> **Problem**
Copy all of the material below exactly.

> **Data block**
>>>>
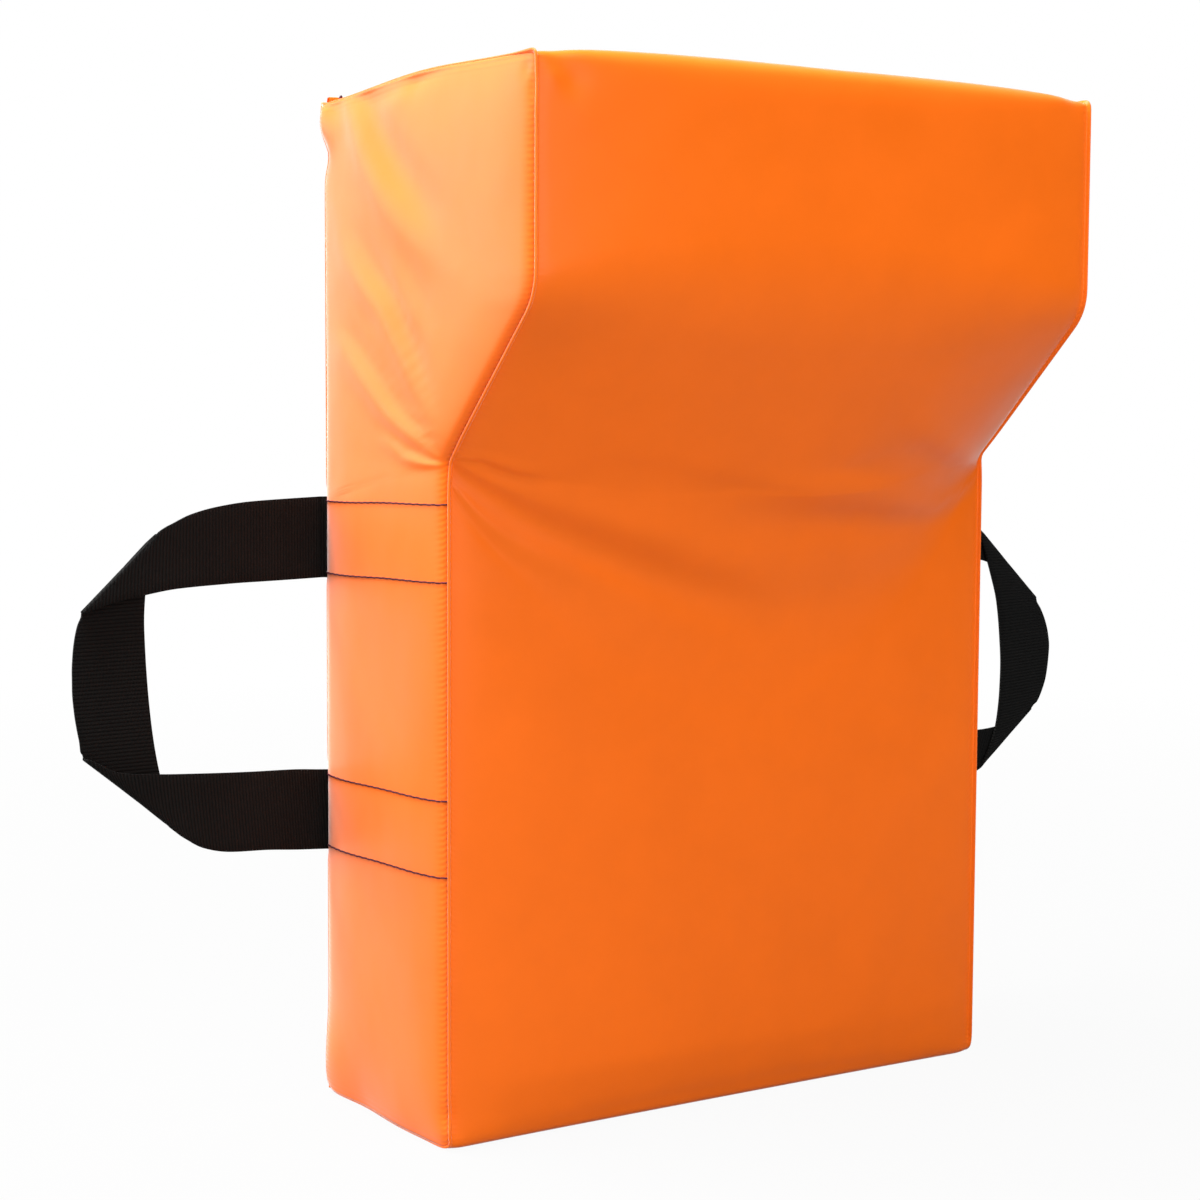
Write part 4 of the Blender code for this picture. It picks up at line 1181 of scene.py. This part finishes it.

# Painted shade in the sewn groove: a dark red mixed into the film's colour by the groove mask, lighter at
# each stitch
FILM, GROOVE_SHADE = (0.920, 0.152, 0.003, 1), (0.38, 0.022, 0.002, 1)
needled = add(tree, "MapRange", {"Value": stitched, "From Min": -1.0, "To Min": 0.15, "To Max": 0.60})
groove_shade_mask = maths(tree, "MULTIPLY", facts["Z"], needled.outputs["Result"])
shaded = add(tree, "MixRGB", {"Fac": groove_shade_mask, "Color1": FILM, "Color2": GROOVE_SHADE}).outputs[0]
fill(tree, shader, {
    "Normal": normals,
    "Base Color": toned(tree, shaded, uneven(tree, place, 18.0, 0.97, 1.03)),
    "Roughness": maths(tree, "MULTIPLY", uneven(tree, place, 9.0, 0.90, 1.10), 0.40),
    "IOR": 1.5,
    "Specular IOR Level": 0.22,
    "Sheen Weight": 0.8,
    "Sheen Roughness": 0.28,
})
for piece in (wrap, left_side, right_side, back, lip_near, lip_far):
    piece.data.materials.append(vinyl)
print("vinyl nodes:", len(tree.nodes))

# %% [markdown]
# Black webbing looks almost without shade until light rakes it: then its cross ribs show, one every
# 2.25 mm, and the finer threads that run along it. The ribs follow the run kept on the strap's points,
# and the threads its UV map in metres. The colour carries painted light and shade: lighter on the rib
# crests, darker in the hollows between them.
# %% Black webbing
webbing, tree, shader, place = new_material("black_webbing")
flat, facts = cloth_runs(tree)
RIB_PITCH, WARP_PITCH = 0.00225, 0.0009
rib = maths(tree, "ABSOLUTE", wave_of(tree, facts["Y"], 2 * RIB_PITCH))
twill = wave_of(tree, flat["X"], WARP_PITCH)
relief = maths(tree, "ADD", rib, maths(tree, "MULTIPLY", twill, 0.18))
fuzz = add(tree, "TexNoise", {"Vector": place, "Scale": 2200.0, "Detail": 2.0})
relief = maths(tree, "ADD", relief, maths(tree, "MULTIPLY", fuzz.outputs["Fac"], 0.3))
# Painted light and shade: the colour is lighter on the rib crests and darker in the hollows between them
painted_rib_light = ramp(tree, rib, (0.0010, 0.0010, 0.0010), (0.0062, 0.0063, 0.0060))
fill(tree, shader, {
    "Normal": bumped(tree, relief, 0.9, 0.0005),
    "Base Color": toned(tree, painted_rib_light, uneven(tree, place, 14.0, 0.70, 1.20)),
    "Roughness": maths(tree, "MULTIPLY", uneven(tree, place, 12.0, 0.92, 1.08), 0.72),
    "Specular IOR Level": 0.05,
    "Sheen Weight": 0.02,
    "Sheen Roughness": 0.5,
})
for piece in (left_strap, right_strap):
    piece.data.materials.append(webbing)
print("webbing nodes:", len(tree.nodes))

# %% [markdown]
# The thread is a twisted dark plum yarn. A slanting wave gives it its twist, fine enough that it only
# shows close to. Its colour is painted lighter on each ply's crest and darker between them, as light
# and shade.
# %% Plum thread
thread, tree, shader, place = new_material("plum_thread")
twist = {"Vector": place, "Scale": 320.0, "Distortion": 1.5}
ply = add(tree, "TexWave", twist, wave_type="BANDS", bands_direction="DIAGONAL").outputs["Fac"]
# Painted light and shade: lighter on each ply's crest, darker between the plies
painted_ply_light = ramp(tree, ply, (0.030, 0.004, 0.010), (0.095, 0.012, 0.030))
fill(tree, shader, {
    "Normal": bumped(tree, ply, 0.6, 0.0001),
    "Base Color": toned(tree, painted_ply_light, uneven(tree, place, 60.0, 0.8, 1.2)),
    "Roughness": 0.6,
    "Specular IOR Level": 0.15,
})
for piece in threads:
    piece.data.materials.append(thread)
print("thread nodes:", len(tree.nodes))

# %% [markdown]
# The foam planks stay as the solids made them, hidden in the cover. Open-cell foam is matt and full of
# small pores, which a pattern of cells gives to its relief; the pores are painted darker, as shade.
# %% Grey foam
foam, tree, shader, place = new_material("grey_foam")
pores = add(tree, "TexVoronoi", {"Vector": place, "Scale": 700.0}, feature="F1").outputs["Distance"]
# Painted shade: the pores are darker in colour, as the shade inside them
painted_pore_shade = ramp(tree, pores, (0.16, 0.165, 0.18), (0.36, 0.37, 0.39))
fill(tree, shader, {
    "Normal": bumped(tree, pores, 0.7, 0.0006),
    "Base Color": toned(tree, painted_pore_shade, uneven(tree, place, 25.0, 0.92, 1.08)),
    "Roughness": 0.95,
})
planks = [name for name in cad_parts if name.endswith("_plank")]
for name in planks:
    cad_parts[name].data.materials.clear()
    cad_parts[name].data.materials.append(foam)
print("foam nodes:", len(tree.nodes), "on", planks)

# %% [markdown]
# Before the end, the box of the solids is compared with the box of the dressed shield, and how far
# the cloth stands proud on each side is printed.
# %% Compare the sizes and finish
low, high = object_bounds()
grown = [a - b for a, b in zip((*cad_low, *high), (*low, *cad_high))]
print("grown by (mm), low sides then high:", [round(v * 1000, 1) for v in grown])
<<<<
> **Reply to the task**
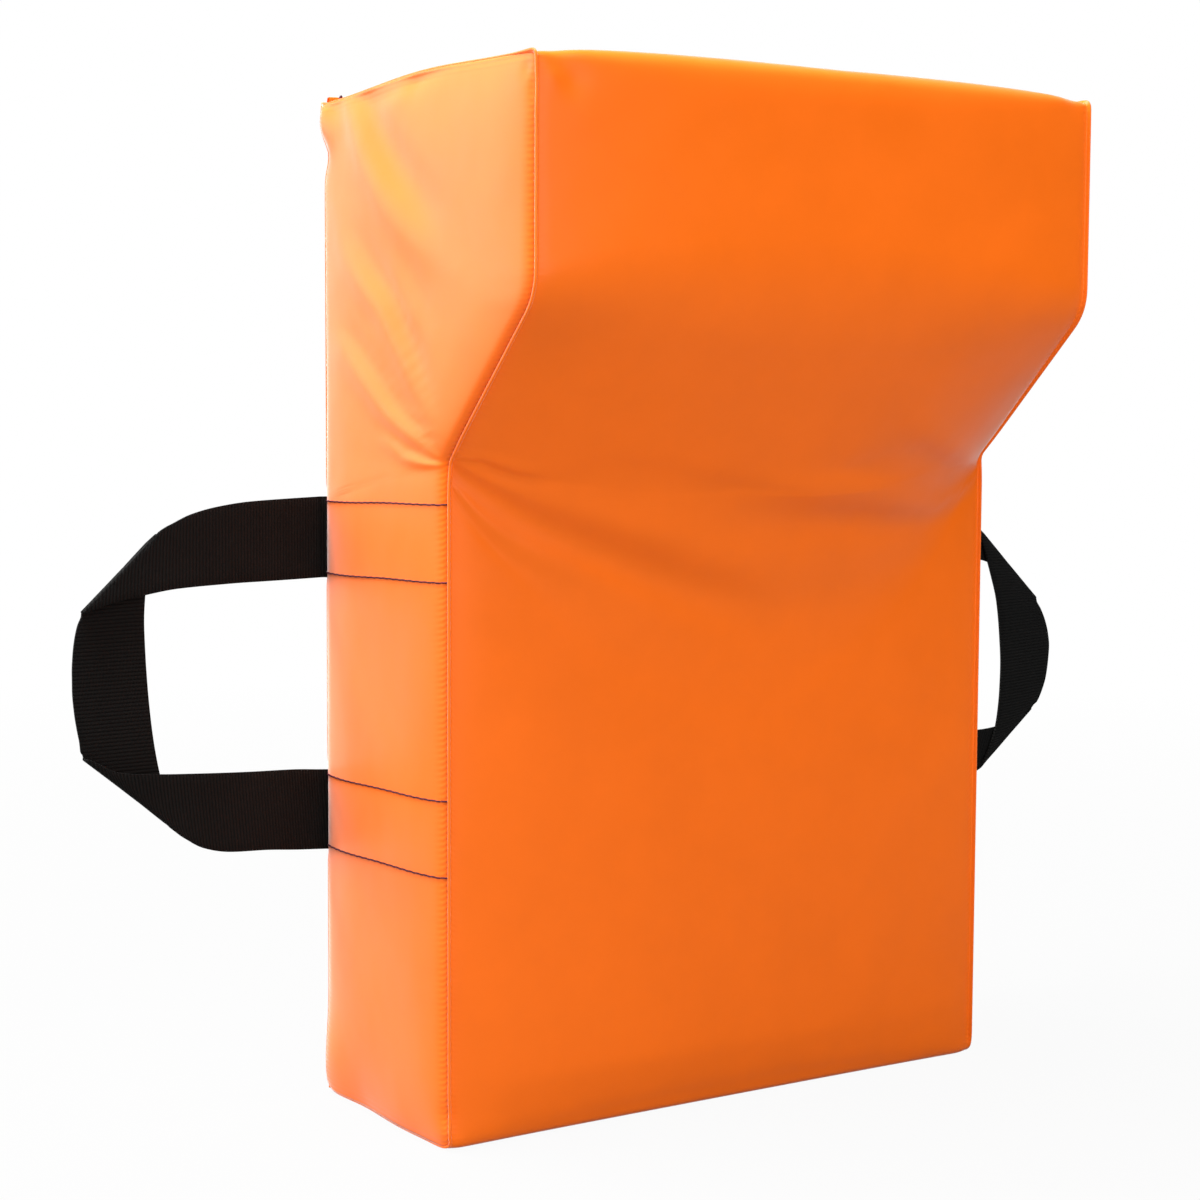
Write part 4 of the Blender code for this picture. It picks up at line 1181 of scene.py. This part finishes it.

# Painted shade in the sewn groove: a dark red mixed into the film's colour by the groove mask, lighter at
# each stitch
FILM, GROOVE_SHADE = (0.920, 0.152, 0.003, 1), (0.38, 0.022, 0.002, 1)
needled = add(tree, "MapRange", {"Value": stitched, "From Min": -1.0, "To Min": 0.15, "To Max": 0.60})
groove_shade_mask = maths(tree, "MULTIPLY", facts["Z"], needled.outputs["Result"])
shaded = add(tree, "MixRGB", {"Fac": groove_shade_mask, "Color1": FILM, "Color2": GROOVE_SHADE}).outputs[0]
fill(tree, shader, {
    "Normal": normals,
    "Base Color": toned(tree, shaded, uneven(tree, place, 18.0, 0.97, 1.03)),
    "Roughness": maths(tree, "MULTIPLY", uneven(tree, place, 9.0, 0.90, 1.10), 0.40),
    "IOR": 1.5,
    "Specular IOR Level": 0.22,
    "Sheen Weight": 0.8,
    "Sheen Roughness": 0.28,
})
for piece in (wrap, left_side, right_side, back, lip_near, lip_far):
    piece.data.materials.append(vinyl)
print("vinyl nodes:", len(tree.nodes))

# %% [markdown]
# Black webbing looks almost without shade until light rakes it: then its cross ribs show, one every
# 2.25 mm, and the finer threads that run along it. The ribs follow the run kept on the strap's points,
# and the threads its UV map in metres. The colour carries painted light and shade: lighter on the rib
# crests, darker in the hollows between them.
# %% Black webbing
webbing, tree, shader, place = new_material("black_webbing")
flat, facts = cloth_runs(tree)
RIB_PITCH, WARP_PITCH = 0.00225, 0.0009
rib = maths(tree, "ABSOLUTE", wave_of(tree, facts["Y"], 2 * RIB_PITCH))
twill = wave_of(tree, flat["X"], WARP_PITCH)
relief = maths(tree, "ADD", rib, maths(tree, "MULTIPLY", twill, 0.18))
fuzz = add(tree, "TexNoise", {"Vector": place, "Scale": 2200.0, "Detail": 2.0})
relief = maths(tree, "ADD", relief, maths(tree, "MULTIPLY", fuzz.outputs["Fac"], 0.3))
# Painted light and shade: the colour is lighter on the rib crests and darker in the hollows between them
painted_rib_light = ramp(tree, rib, (0.0010, 0.0010, 0.0010), (0.0062, 0.0063, 0.0060))
fill(tree, shader, {
    "Normal": bumped(tree, relief, 0.9, 0.0005),
    "Base Color": toned(tree, painted_rib_light, uneven(tree, place, 14.0, 0.70, 1.20)),
    "Roughness": maths(tree, "MULTIPLY", uneven(tree, place, 12.0, 0.92, 1.08), 0.72),
    "Specular IOR Level": 0.05,
    "Sheen Weight": 0.02,
    "Sheen Roughness": 0.5,
})
for piece in (left_strap, right_strap):
    piece.data.materials.append(webbing)
print("webbing nodes:", len(tree.nodes))

# %% [markdown]
# The thread is a twisted dark plum yarn. A slanting wave gives it its twist, fine enough that it only
# shows close to. Its colour is painted lighter on each ply's crest and darker between them, as light
# and shade.
# %% Plum thread
thread, tree, shader, place = new_material("plum_thread")
twist = {"Vector": place, "Scale": 320.0, "Distortion": 1.5}
ply = add(tree, "TexWave", twist, wave_type="BANDS", bands_direction="DIAGONAL").outputs["Fac"]
# Painted light and shade: lighter on each ply's crest, darker between the plies
painted_ply_light = ramp(tree, ply, (0.030, 0.004, 0.010), (0.095, 0.012, 0.030))
fill(tree, shader, {
    "Normal": bumped(tree, ply, 0.6, 0.0001),
    "Base Color": toned(tree, painted_ply_light, uneven(tree, place, 60.0, 0.8, 1.2)),
    "Roughness": 0.6,
    "Specular IOR Level": 0.15,
})
for piece in threads:
    piece.data.materials.append(thread)
print("thread nodes:", len(tree.nodes))

# %% [markdown]
# The foam planks stay as the solids made them, hidden in the cover. Open-cell foam is matt and full of
# small pores, which a pattern of cells gives to its relief; the pores are painted darker, as shade.
# %% Grey foam
foam, tree, shader, place = new_material("grey_foam")
pores = add(tree, "TexVoronoi", {"Vector": place, "Scale": 700.0}, feature="F1").outputs["Distance"]
# Painted shade: the pores are darker in colour, as the shade inside them
painted_pore_shade = ramp(tree, pores, (0.16, 0.165, 0.18), (0.36, 0.37, 0.39))
fill(tree, shader, {
    "Normal": bumped(tree, pores, 0.7, 0.0006),
    "Base Color": toned(tree, painted_pore_shade, uneven(tree, place, 25.0, 0.92, 1.08)),
    "Roughness": 0.95,
})
planks = [name for name in cad_parts if name.endswith("_plank")]
for name in planks:
    cad_parts[name].data.materials.clear()
    cad_parts[name].data.materials.append(foam)
print("foam nodes:", len(tree.nodes), "on", planks)

# %% [markdown]
# Before the end, the box of the solids is compared with the box of the dressed shield, and how far
# the cloth stands proud on each side is printed.
# %% Compare the sizes and finish
low, high = object_bounds()
grown = [a - b for a, b in zip((*cad_low, *high), (*low, *cad_high))]
print("grown by (mm), low sides then high:", [round(v * 1000, 1) for v in grown])